The trial judge awarded damages for loss of future earning capacity. The defendant appealed on the basis that the trial judge erred in principle in awarding damages based on a potential future event giving rise to a real and substantial possibility of pecuniary loss.
The Court of Appeal found that two errors had been made by the trial judge in coming to an award for loss of future earning capacity:
1. The Rab v. Prescott Error
The Court found that in coming to an award of loss of future earning capacity, the trial judge had erroneously considered that a real and substantial possibility of a future income loss flowed from demonstration of the impairment of a capital asset alone. The Court made reference to the three step approach summarized in Rab v. Prescott, 2021 BCCA 345. If the trial judge found an impairment of a capital asset as a first step, the required second step, which was not done by the trial judge, was then to determine whether there is a real and substantial possibility that the impairment will cause a future pecuniary loss.

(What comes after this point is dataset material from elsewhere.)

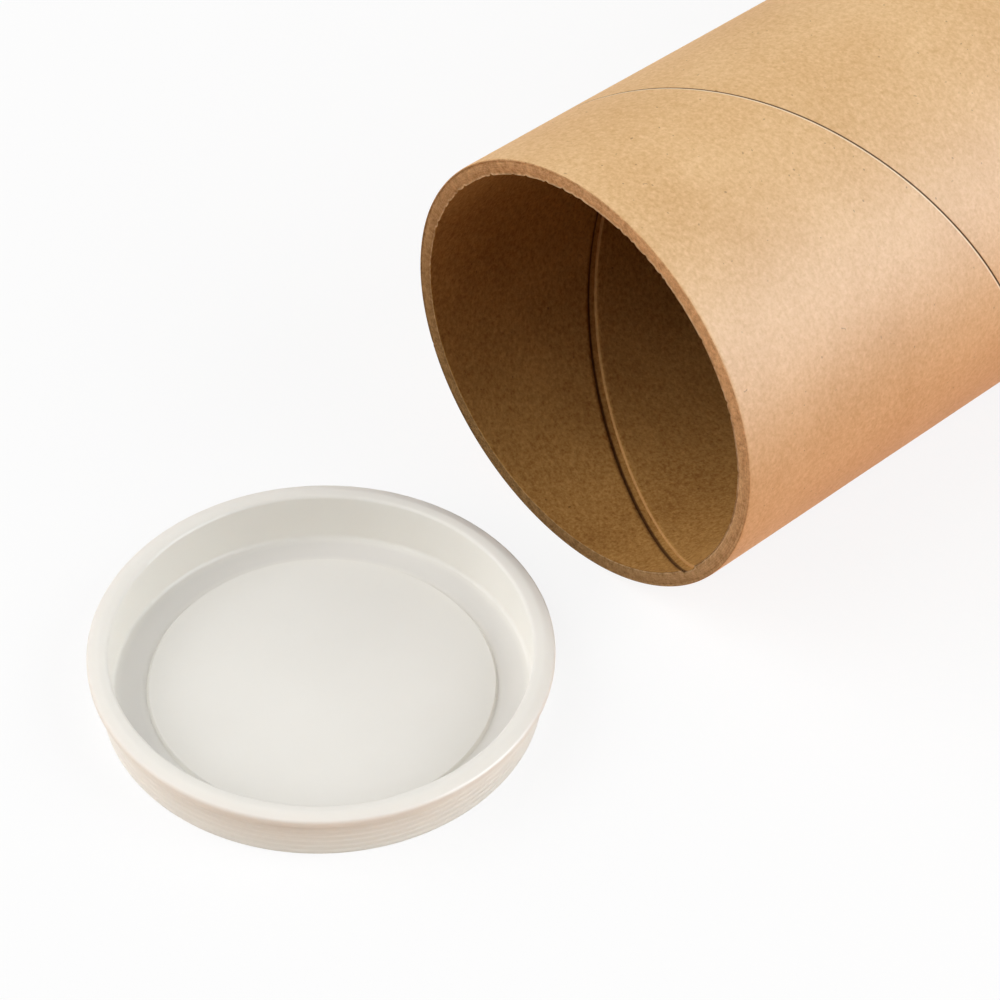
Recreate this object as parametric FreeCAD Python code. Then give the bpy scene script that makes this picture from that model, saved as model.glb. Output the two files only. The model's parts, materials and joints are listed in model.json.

2. Error of Impermissible Speculation
The Court also found that the trial judge had erred by engaging in impermissible speculation as to the nature of the future event giving rise to a real and substantial possibility of a pecuniary loss. The trial judge had considered it “possible” that technological and economic change might result in long-haul driving ceasing to be a viable career for the plaintiff. If plaintiff was then required to change careers, the judge found that his leg and back pain would disqualify him from pursuing other vocations that he could have undertaken had the accident not occurred. The Court held that the anticipated future event—the decline of the commercial trucking industry—was unsupported by any evidence adduced at trial and rooted in speculation.
Outcome
While the Court found the trial had erred as above, it ultimately found unchallenged evidence that the plaintiff was unable to take on additional work, which would have given him additional pay, due to his back-related pain. Consequently, future income loss due to the respondent’s loss of capacity was established on a different basis. The quantum of the trial judge’s award was found to be reasonable and upheld.